Título: Jornal haitiano relaciona morte com máfias
Autor: Denise Chrispim Marin e Tânia Monteiro
Fonte: O Estado de São Paulo, 10/01/2006, Internacional, p. A10

PARIS - "Não acreditamos na hipótese de suicídio e estamos convencidos de que o general Urano Teixeira da Matta Bacellar pode ter sido executado por uma ação de grupos armados a serviço da máfia e do narcotráfico haitianos, ambas organizações muito ativas atualmente no país", afirmou ontem em Paris o principal editorialista do jornal Haiti Tribune, Wienner K. Fleurimond. Sua publicação circula em Miami, Nova York, Paris, Bruxelas e nas Antilhas, regiões que reúnem mais de 1 milhão de integrantes da diáspora haitiana. Ele cita o próprio chanceler brasileiro, Celso Amorim, cujas declarações alimentam dúvidas sobre as causas da morte. Na mídia européia, prevalece a hipótese de suicídio do general. Fleurimond é defensor da presença brasileira no comando das forças de paz da ONU, a Minustah, convencido de que uma eventual retirada da Minustah resultaria numa "guerra civil". Fleurimond falou ao Estado sobre a morte do general Urano.

Suicídio ou assassinato?

Somos céticos. Não acreditamos na tese do suicídio. Tenho informações de que quinta-feira o general foi insultado por homens que controlam o poder econômico no país. Ele vinha sofrendo fortes pressões, como seu antecessor, o general Augusto Heleno, para utilizar suas tropas no bairro Cité Soleil, reprimindo os movimentos que lá se encontram, mas reagiu contra isso. Não acreditamos que um general acostumado a esse tipo de pressão possa reagir suicidando-se.

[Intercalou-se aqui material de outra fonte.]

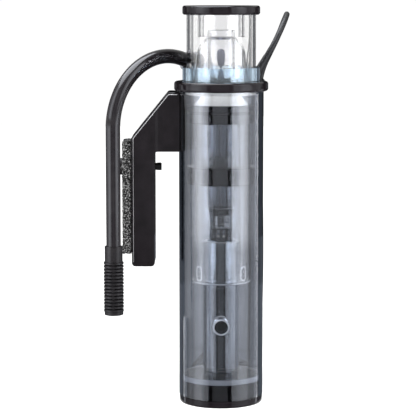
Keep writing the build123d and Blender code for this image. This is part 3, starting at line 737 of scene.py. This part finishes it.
def make_floor():
    """The plain pale floor."""
    corners = [(x * FLOOR_HALF, y * FLOOR_HALF, 0) for x, y in ((-1, -1), (1, -1), (1, 1), (-1, 1))]
    data = bpy.data.meshes.new("floor")
    data.from_pydata(corners, [], [(0, 1, 2, 3)])
    paint, _, shader, _ = new_material("floor")
    set_sockets(shader, FLOOR_LOOK)
    data.materials.append(paint)
    floor = bpy.data.objects.new("floor", data)
    scene.collection.objects.link(floor)


# ---------------------------------------------------------------- studio: cards that the tube mirrors
CARD_LIGHT = (0.97, 1.0, 1.07)
MAT_LIGHT = (0.92, 1.0, 1.15)
MAT_STEPS = 72
MAT_LIFT = 0.0006
MAT_END = 2.9
MAT_END_TOP = 0.118
MAT_END_LEVEL = 0.12
MAT_RINGS = [  # inner and outer radius, and level
    (0.037, 0.35, 0.17),
    (0.35, 0.60, 0.19),
    (0.60, 1.35, 0.13),
    (1.35, MAT_END, 0.11),
]
CARD_LIFT = 0.0012
CARD_NEAR = 0.0005
CARD_STEP = 0.7  # millimetres of the tube's front between a card's columns
CARD_REACH = 0.60
ARM_REACH = 0.58
CARD_TOP = 0.9
ARM_FOOT = 0.150
LOW_WALL = 0.04  # up to this height a wall card is dimmer
LOW_SHARE = 0.62
LOW_FADE = 0.02
CUP_GAP = (0.236, 0.317)  # the heights that the cup mirrors, left clear of cards

# A mark is a column of the tube's front in millimetres, and the levels of floor and wall mirrored there.
LEFT_MARKS = [
    (-29.5, 0.4, 0.8),
    (-27.7, 0.7, 1.1),
    (-25.8, 1.4, 1.8),
    (-24.4, 1.1, 2.5),
    (-22.9, 1.6, 3.4),
    (-21.8, 2.5, 5.8),
    (-17.6, 3.1, 8.5),
    (-14.3, 1.5, 4.8),
    (-10.7, 1.4, 2.8),
]
LEFT_FLAG = [(-10.7, 0.02, 0.02), (-7.5, 0.02, 0.02)]
MIDDLE_MARKS = [(-7.5, 0.35, 0.8), (-4.2, 0.4, 0.9), (5.4, 0.35, 0.8)]
RIGHT_FLAG = [(5.4, 0.02, 0.02), (8.7, 0.02, 0.02)]
RIGHT_MARKS = [
    (8.7, 1.5, 4.5),
    (12.6, 1.9, 4.3),
    (16.0, 2.5, 7.8),
    (19.3, 2.6, 7.4),
    (21.3, 2.4, 6.0),
    (22.7, 1.5, 1.9),
    (26.0, 1.1, 1.8),
    (28.6, 1.1, 1.8),
]
ARM_MARKS = [(-29.5, 0.4, 1.7), (-27.7, 0.4, 2.2), (-24.4, 0.4, 3.9)]
EDGE_STRIPS = [  # name, marks, reach, foot and top
    ("strip_left", [(-31.3, 3.0, 3.0), (-30.1, 3.0, 3.0)], 0.03, 0.0, 0.068),
    (
        "strip_arm",
        [(-30.2, 0.9, 0.9), (-28.5, 1.2, 1.2), (-26.5, 1.8, 1.8), (-24.8, 1.7, 1.7)],
        0.028,
        0.068,
        0.257,
    ),
    ("strip_right", [(29.0, 4.6, 4.6), (30.2, 4.6, 4.6)], 0.03, 0.0, 0.257),
]
CUP_FLAGS = (("cup_flag_left", (-165, -138)), ("cup_flag_right", (138, 165)))
CUP_FLAG_Z = (0.226, 0.36)
CUP_FLAG_LEVEL = 0.16
BEHIND_AZIMUTHS = range(118, 243, 5)
BEHIND_AWAY = 1.0
BEHIND_TOP = 0.7
BEHIND_LEVEL = 0.015
SKY_CORNERS = [(-1.4, -0.7, 0.8), (-1.4, 0.5, 0.8), (0.35, 0.5, 1.6), (0.35, -0.7, 1.6)]
SKY_LEVEL = 16.0


def glow_material(name, colour):
    """A card's light, read from the level kept at its corners."""
    made = bpy.data.materials.new(name)
    made.use_nodes = True
    tree = made.node_tree
    tree.nodes.clear()
    out = tree.nodes.new("ShaderNodeOutputMaterial")
    glow = tree.nodes.new("ShaderNodeEmission")
    glow.inputs["Color"].default_value = (*colour, 1)
    level = tree.nodes.new("ShaderNodeAttribute")
    level.attribute_name = "level"
    tree.links.new(level.outputs["Fac"], glow.inputs["Strength"])
    tree.links.new(glow.outputs["Emission"], out.inputs["Surface"])
    return made


def hidden_card(name, verts, faces, levels, through=True, colour=CARD_LIGHT):
    """A stage mesh seen only in reflections and, unless through is off, through clear parts."""
    data = bpy.data.meshes.new(name)
    data.from_pydata(verts, [], faces)
    kept = data.attributes.new("level", "FLOAT", "POINT")
    kept.data.foreach_set("value", levels)
    data.materials.append(glow_material(name, colour))
    made = bpy.data.objects.new(name, data)
    made.visible_camera = False
    made.visible_shadow = False
    made.visible_diffuse = False
    made.visible_transmission = through
    scene.collection.objects.link(made)


def place(azimuth, radius, height):
    """A point round the object: azimuth 0 is towards the viewer, positive to the right."""
    turn = math.radians(azimuth)
    return Vector((radius * math.sin(turn), -radius * math.cos(turn), height))


def mat_band(name, first, second, level):
    """A band of grey mat round the object, between two rings that are each a radius and a height."""
    verts = []
    for k in range(MAT_STEPS):
        azimuth = 360.0 * k / MAT_STEPS
        verts += [place(azimuth, *first), place(azimuth, *second)]
    starts = [(2 * k, 2 * ((k + 1) % MAT_STEPS)) for k in range(MAT_STEPS)]
    faces = [(a, a + 1, b + 1, b) for a, b in starts]
    hidden_card(name, verts, faces, [level] * len(verts), colour=MAT_LIGHT)


def mirrored(column, reach, height):
    """Where the line of sight that meets the tube's front at a column is, a reach on from the tube."""
    column *= MM
    facing = math.asin(column / TUBE_R)
    turn = 2 * facing + math.atan2(column - CAMERA_AT[0], -CAMERA_AT[1])
    depth = -TUBE_R * math.cos(facing)
    return Vector((column + reach * math.sin(turn), depth - reach * math.cos(turn), height))


def card_columns(marks):
    """The marks with evenly stepped columns between them."""
    columns = []
    for before, after in zip(marks, marks[1:]):
        steps = max(1, round((after[0] - before[0]) / CARD_STEP))
        for k in range(steps):
            share = k / steps
            columns.append([low + (high - low) * share for low, high in zip(before, after)])
    columns.append(marks[-1])
    return columns


def card(name, marks, reach, heights):
    """A wall card that the tube's front mirrors between columns, and its floor card if it has a foot."""
    verts, levels, faces = [], [], []
    columns = card_columns(marks)
    for column, floor_level, wall_level in columns:
        verts += [mirrored(column, CARD_NEAR, CARD_LIFT), mirrored(column, reach, CARD_LIFT)]
        verts += [mirrored(column, reach, height) for height in heights]
        levels += [floor_level, floor_level]
        levels += [wall_level * (LOW_SHARE if height <= LOW_WALL else 1) for height in heights]
    rows = 2 + len(heights)
    for k in range(len(columns) - 1):
        a = rows * k
        b = a + rows
        if heights[0] == 0.0:
            faces.append((a, a + 1, b + 1, b))
        for row in range(2, rows - 1):
            faces.append((a + row, a + row + 1, b + row + 1, b + row))
    hidden_card(name, verts, faces, levels)


def make_mats():
    """Grey mats, which dim the clear walls where they mirror the floor, and a low wall at their end."""
    for number, (inner, outer, level) in enumerate(MAT_RINGS):
        mat_band(f"mat_{number}", (inner, MAT_LIFT), (outer, MAT_LIFT), level)
    mat_band("mat_end", (MAT_END, 0.0), (MAT_END, MAT_END_TOP), MAT_END_LEVEL)


def make_cards():
    """The light cards and black flags that the tube's front mirrors, left clear at the cup's heights."""
    for name, marks in (
        ("card_left", LEFT_MARKS),
        ("flag_left", LEFT_FLAG),
        ("card_middle", MIDDLE_MARKS),
        ("flag_right", RIGHT_FLAG),
        ("card_right", RIGHT_MARKS),
    ):
        card(name, marks, CARD_REACH, (0.0, LOW_WALL, LOW_WALL + LOW_FADE, CUP_GAP[0]))
        card(f"{name}_high", marks, CARD_REACH, (CUP_GAP[1], CARD_TOP))
    card("card_arm", ARM_MARKS, ARM_REACH, (ARM_FOOT, CUP_GAP[0]))
    for name, marks, reach, low, high in EDGE_STRIPS:
        card(name, marks, reach, (low, high))


def make_flags():
    """Grey flags behind the cup, a dark card behind the object, and the bright card overhead."""
    low, high = CUP_FLAG_Z
    for name, (start, end) in CUP_FLAGS:
        spots = ((start, low), (end, low), (end, high), (start, high))
        corners = [place(azimuth, CARD_REACH, height) for azimuth, height in spots]
        hidden_card(name, corners, [(0, 1, 2, 3)], [CUP_FLAG_LEVEL] * 4)
    behind = []
    for azimuth in BEHIND_AZIMUTHS:
        behind += [place(azimuth, BEHIND_AWAY, 0.0), place(azimuth, BEHIND_AWAY, BEHIND_TOP)]
    faces = [(k, k + 2, k + 3, k + 1) for k in range(0, len(behind) - 2, 2)]
    hidden_card("dark_behind", behind, faces, [BEHIND_LEVEL] * len(behind), through=False)
    hidden_card("sky_card", SKY_CORNERS, [(0, 1, 2, 3)], [SKY_LEVEL] * 4)


# ---------------------------------------------------------------- studio: lights
SOFTBOX_AWAY = 0.70
SOFTBOX_Z = (0.02, 0.95)
SOFTBOX_LEVEL = 7.0
CLEAR_BOUNCES = 28


def softbox(name, azimuths):
    """A flat area light that stands between two azimuths, facing the object."""
    left, right = (place(azimuth, SOFTBOX_AWAY, sum(SOFTBOX_Z) / 2) for azimuth in azimuths)
    data = bpy.data.lights.new(name, "AREA")
    data.shape = "RECTANGLE"
    data.size = (right - left).length
    data.size_y = SOFTBOX_Z[1] - SOFTBOX_Z[0]
    data.energy = SOFTBOX_LEVEL * math.pi * data.size * data.size_y
    made = bpy.data.objects.new(name, data)
    made.location = (left + right) / 2
    facing = Vector((-made.location.x, -made.location.y, 0))
    made.rotation_euler = facing.to_track_quat("-Z", "Y").to_euler()
    made.visible_glossy = False
    made.visible_camera = False
    scene.collection.objects.link(made)


def make_lights():
    """Two softboxes, and enough bounces for light to pass every clear wall."""
    softbox("softbox_left", (-36, -78))
    softbox("softbox_right", (30, 76))
    cycles = scene.cycles
    cycles.max_bounces = CLEAR_BOUNCES
    cycles.transmission_bounces = CLEAR_BOUNCES
    cycles.glossy_bounces = 8
    cycles.transparent_max_bounces = 16


# ---------------------------------------------------------------- build
make_camera()
finish_nodes()
lead = make_lead()
tie = coil_tie()
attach(lead, "housing")
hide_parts("power_cord", "cord_coil")
foam_block()
cut_edges()
ring_beads()
port_rim_highlights()
bracket_seam_highlight()
make_world()
make_floor()
make_mats()
make_cards()
make_flags()
make_lights()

Quais serão as conseqüências dessa morte?

Não acredito que as eleições legislativas de 7 de fevereiro possam ser novamente adiadas. Já foram adiadas quatro vezes. O segundo turno está previsto para 19 de março e o presidente toma posse no dia 29.

A força da ONU, comandada pelo Brasil, deve permanecer?

Penso que as tropas devem permanecer até que a normalidade política e institucional seja restabelecida. Se a Minustah deixar o Haiti será a guerra civil. Sou partidário da manutenção do Brasil no comando dessa força de 7 mil homens de várias nacionalidades. Se um dos outros países representados assumir o comando não vai conseguir controlar a situação. O governo brasileiro jamais hesitou ao não autorizar a repressão na Cité Soleil. A presença brasileira é garantia de segurança. Como as eleições estão sendo organizadas pela ONU, os partidos não poderão contestar os resultados. Com o poder reconhecido pela comunidade internacional, esse será um primeiro grande passo importante. A Minustah vai permanecer para garantir os resultados até a normalização da vida do país.

Considera um erro a presença no Haiti de uma força comandada por brasileiros?

Essa foi a ocasião do Brasil tentar provar que era uma potência regional, pensando numa cadeira permanente no Conselho de Segurança da ONU. Ora, o Haiti é um país complexo e difícil. Talvez as autoridades brasileiras não tenham convenientemente avaliado esses aspectos. Mas a presença dos brasileiros é melhor do que a de outros países por se tratar de uma força latino-americana sem uma visão colonialista, o que seria o caso dos americanos e franceses.

O líder político Winter Etiénne, um dos responsáveis pelos antigos rebeldes, braço armado da oposição contra o ex-presidente Jean-Bertrand Aristide, pode retomar o combate após 7 de fevereiro, se não houver solução até essa data?

De passagem por Paris, ele disse ao Haiti Tribune que, se após o dia 7 o atual governo estiver no poder, ele e seus homens poderão retomar as armas para afastá-los.

Nessa hipótese, a Minustah ficará sem reagir?

Claro que não! Isso faz com que se entenda por que essa data está no centro dos acontecimentos e de todos os encontros políticos. Depois do dia 7, algo vai ocorrer, com ou sem eleição.